Exactly the lines from the line with "leg_bar(side)" to the line with "from mathutils import Matrix, Vector, noise" should be extracted, both included, with no other lines.

** Begin Material **

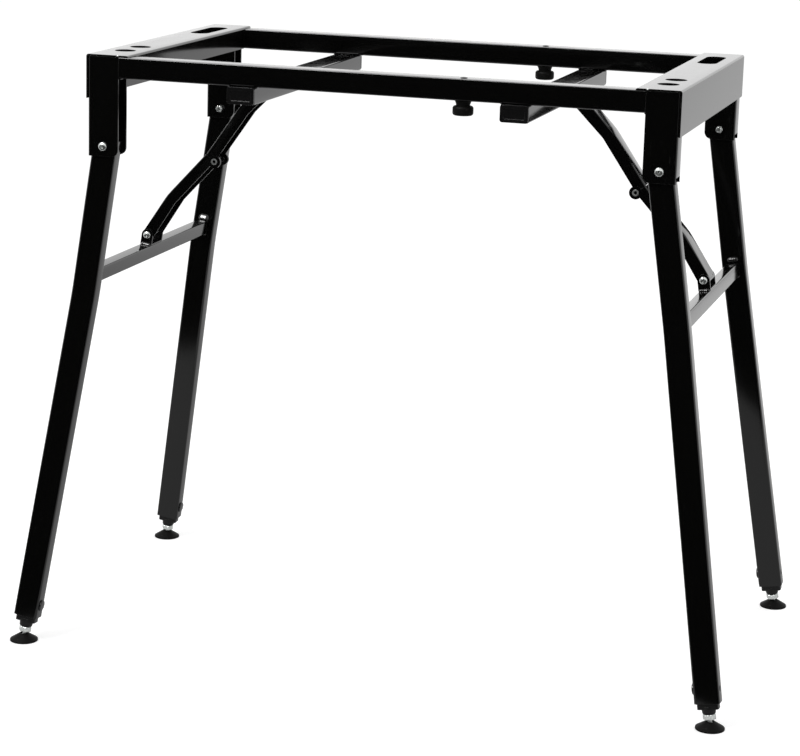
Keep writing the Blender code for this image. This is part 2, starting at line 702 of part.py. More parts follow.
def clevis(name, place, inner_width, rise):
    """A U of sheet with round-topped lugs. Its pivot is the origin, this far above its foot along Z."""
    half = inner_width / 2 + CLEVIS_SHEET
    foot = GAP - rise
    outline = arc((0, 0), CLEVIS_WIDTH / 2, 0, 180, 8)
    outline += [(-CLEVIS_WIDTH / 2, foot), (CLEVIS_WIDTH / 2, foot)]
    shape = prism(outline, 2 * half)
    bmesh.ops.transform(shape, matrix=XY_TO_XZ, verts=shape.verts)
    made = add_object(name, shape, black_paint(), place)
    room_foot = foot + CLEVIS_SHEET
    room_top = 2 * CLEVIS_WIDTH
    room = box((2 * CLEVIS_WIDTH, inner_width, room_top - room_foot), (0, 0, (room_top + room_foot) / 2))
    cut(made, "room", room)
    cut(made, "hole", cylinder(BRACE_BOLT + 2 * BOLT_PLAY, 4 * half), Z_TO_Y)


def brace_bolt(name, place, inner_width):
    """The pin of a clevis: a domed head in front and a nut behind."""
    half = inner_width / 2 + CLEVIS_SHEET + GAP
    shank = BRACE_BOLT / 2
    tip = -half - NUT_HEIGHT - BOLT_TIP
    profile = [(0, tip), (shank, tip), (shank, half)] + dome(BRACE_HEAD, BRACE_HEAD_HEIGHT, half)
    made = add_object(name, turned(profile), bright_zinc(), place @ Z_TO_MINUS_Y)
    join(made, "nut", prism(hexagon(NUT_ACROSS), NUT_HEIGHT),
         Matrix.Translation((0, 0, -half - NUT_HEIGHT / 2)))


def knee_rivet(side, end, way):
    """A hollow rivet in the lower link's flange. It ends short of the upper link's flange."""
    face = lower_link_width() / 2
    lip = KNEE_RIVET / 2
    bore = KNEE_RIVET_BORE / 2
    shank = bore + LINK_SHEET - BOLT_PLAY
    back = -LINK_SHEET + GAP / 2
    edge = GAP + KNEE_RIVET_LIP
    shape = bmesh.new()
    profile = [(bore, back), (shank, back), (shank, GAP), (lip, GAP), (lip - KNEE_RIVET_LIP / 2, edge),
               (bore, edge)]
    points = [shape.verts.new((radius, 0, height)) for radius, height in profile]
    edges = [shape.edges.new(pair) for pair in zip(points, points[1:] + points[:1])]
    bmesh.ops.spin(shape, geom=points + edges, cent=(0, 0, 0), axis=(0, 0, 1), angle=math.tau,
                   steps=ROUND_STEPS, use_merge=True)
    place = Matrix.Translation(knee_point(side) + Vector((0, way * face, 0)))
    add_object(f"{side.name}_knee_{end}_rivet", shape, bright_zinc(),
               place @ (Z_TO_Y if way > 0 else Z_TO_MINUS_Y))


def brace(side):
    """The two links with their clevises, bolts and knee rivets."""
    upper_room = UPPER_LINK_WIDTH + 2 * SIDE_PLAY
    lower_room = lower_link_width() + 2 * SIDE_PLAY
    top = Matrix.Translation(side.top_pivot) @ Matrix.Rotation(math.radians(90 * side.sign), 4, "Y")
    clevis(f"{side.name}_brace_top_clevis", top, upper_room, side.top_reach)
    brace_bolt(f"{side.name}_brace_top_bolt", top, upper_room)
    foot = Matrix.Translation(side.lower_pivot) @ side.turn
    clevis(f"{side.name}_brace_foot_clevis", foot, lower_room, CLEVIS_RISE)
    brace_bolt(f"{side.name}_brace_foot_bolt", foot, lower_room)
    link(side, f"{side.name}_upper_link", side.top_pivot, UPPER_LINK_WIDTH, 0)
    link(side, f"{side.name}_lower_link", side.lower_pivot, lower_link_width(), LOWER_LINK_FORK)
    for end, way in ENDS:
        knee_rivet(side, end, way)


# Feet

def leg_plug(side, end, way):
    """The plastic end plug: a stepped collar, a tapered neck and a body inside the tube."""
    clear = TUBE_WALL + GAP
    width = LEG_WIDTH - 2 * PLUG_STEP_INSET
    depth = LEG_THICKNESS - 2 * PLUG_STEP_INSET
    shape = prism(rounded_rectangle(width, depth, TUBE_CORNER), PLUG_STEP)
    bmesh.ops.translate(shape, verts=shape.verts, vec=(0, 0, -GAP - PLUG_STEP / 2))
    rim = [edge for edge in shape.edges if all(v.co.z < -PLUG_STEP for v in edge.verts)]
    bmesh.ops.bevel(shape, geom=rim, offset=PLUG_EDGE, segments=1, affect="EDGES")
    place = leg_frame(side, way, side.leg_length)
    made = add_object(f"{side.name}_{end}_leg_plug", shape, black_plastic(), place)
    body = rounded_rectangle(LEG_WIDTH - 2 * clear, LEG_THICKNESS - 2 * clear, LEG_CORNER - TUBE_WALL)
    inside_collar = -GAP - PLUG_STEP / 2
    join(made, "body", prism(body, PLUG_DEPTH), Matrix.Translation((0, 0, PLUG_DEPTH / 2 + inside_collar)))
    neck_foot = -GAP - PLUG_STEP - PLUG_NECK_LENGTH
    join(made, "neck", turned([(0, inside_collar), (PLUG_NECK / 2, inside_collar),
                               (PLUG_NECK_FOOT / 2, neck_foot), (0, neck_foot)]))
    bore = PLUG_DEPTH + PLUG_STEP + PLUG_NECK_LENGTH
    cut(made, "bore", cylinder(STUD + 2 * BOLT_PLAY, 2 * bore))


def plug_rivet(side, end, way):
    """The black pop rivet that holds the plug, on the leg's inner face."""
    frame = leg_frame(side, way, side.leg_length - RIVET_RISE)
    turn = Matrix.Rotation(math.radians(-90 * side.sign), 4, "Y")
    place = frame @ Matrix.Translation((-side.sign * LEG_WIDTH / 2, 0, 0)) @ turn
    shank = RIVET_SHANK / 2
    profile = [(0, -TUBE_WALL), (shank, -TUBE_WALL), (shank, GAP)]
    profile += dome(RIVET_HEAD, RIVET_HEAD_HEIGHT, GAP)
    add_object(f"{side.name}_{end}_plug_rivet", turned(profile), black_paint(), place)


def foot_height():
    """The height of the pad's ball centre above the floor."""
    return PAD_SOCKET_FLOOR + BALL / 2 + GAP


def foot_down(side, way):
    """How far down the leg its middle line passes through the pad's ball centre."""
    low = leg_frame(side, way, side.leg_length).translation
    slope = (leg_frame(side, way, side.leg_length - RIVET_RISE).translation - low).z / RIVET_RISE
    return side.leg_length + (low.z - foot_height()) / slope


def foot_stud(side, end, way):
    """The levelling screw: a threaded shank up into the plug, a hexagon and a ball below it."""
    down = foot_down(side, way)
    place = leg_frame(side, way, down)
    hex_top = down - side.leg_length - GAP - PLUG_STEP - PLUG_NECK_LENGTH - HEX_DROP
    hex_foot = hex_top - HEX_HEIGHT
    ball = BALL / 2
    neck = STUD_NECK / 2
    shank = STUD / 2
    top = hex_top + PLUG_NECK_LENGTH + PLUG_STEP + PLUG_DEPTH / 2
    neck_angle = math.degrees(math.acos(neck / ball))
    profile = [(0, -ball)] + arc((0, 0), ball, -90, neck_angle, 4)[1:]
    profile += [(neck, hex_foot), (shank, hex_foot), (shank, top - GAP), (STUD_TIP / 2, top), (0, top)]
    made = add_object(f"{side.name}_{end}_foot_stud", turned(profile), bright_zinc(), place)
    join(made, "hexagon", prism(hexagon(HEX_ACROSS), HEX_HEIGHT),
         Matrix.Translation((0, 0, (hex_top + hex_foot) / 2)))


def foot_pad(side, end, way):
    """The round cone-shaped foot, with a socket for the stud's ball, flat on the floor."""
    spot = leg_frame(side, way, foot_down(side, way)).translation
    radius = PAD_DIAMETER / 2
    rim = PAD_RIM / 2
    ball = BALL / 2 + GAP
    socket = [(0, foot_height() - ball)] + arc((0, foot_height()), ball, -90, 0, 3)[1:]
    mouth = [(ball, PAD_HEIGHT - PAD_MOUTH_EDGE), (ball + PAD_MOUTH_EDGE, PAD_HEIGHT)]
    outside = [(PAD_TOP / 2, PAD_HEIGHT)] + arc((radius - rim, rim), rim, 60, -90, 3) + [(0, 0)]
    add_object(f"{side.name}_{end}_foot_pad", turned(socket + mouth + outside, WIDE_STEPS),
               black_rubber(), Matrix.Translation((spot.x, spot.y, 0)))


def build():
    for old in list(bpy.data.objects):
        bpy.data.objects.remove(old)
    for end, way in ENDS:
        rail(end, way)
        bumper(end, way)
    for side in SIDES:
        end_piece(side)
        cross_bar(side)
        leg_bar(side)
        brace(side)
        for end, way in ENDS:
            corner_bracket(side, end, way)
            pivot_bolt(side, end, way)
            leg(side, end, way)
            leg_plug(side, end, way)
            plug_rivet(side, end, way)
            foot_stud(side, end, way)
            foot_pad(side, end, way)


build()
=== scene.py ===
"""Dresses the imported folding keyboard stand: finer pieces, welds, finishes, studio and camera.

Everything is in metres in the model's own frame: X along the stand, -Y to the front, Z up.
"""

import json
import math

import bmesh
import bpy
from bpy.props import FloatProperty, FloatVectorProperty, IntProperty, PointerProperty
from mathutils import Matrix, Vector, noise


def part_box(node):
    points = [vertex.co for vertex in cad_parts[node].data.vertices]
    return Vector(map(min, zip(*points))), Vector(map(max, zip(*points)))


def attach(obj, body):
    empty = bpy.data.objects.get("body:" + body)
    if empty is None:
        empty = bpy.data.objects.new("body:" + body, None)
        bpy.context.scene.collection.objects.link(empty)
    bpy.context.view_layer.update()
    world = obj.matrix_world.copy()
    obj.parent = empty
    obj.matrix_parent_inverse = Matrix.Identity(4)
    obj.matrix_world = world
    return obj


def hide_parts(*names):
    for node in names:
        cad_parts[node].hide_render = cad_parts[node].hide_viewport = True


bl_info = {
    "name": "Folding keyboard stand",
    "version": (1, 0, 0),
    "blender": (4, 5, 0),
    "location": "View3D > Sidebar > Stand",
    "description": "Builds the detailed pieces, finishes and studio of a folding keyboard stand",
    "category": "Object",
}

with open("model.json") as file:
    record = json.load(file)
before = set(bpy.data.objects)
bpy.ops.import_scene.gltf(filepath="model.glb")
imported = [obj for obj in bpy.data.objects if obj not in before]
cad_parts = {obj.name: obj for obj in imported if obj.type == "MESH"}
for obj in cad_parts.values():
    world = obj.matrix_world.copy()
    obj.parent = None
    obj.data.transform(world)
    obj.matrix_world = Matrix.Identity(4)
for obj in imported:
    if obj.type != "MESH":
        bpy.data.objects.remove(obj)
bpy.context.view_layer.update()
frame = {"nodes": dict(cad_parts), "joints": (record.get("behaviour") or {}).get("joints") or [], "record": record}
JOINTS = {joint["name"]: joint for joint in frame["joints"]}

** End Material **

* **Right answer**
        leg_bar(side)
        brace(side)
        for end, way in ENDS:
            corner_bracket(side, end, way)
            pivot_bolt(side, end, way)
            leg(side, end, way)
            leg_plug(side, end, way)
            plug_rivet(side, end, way)
            foot_stud(side, end, way)
            foot_pad(side, end, way)


build()
=== scene.py ===
"""Dresses the imported folding keyboard stand: finer pieces, welds, finishes, studio and camera.

Everything is in metres in the model's own frame: X along the stand, -Y to the front, Z up.
"""

import json
import math

import bmesh
import bpy
from bpy.props import FloatProperty, FloatVectorProperty, IntProperty, PointerProperty
from mathutils import Matrix, Vector, noise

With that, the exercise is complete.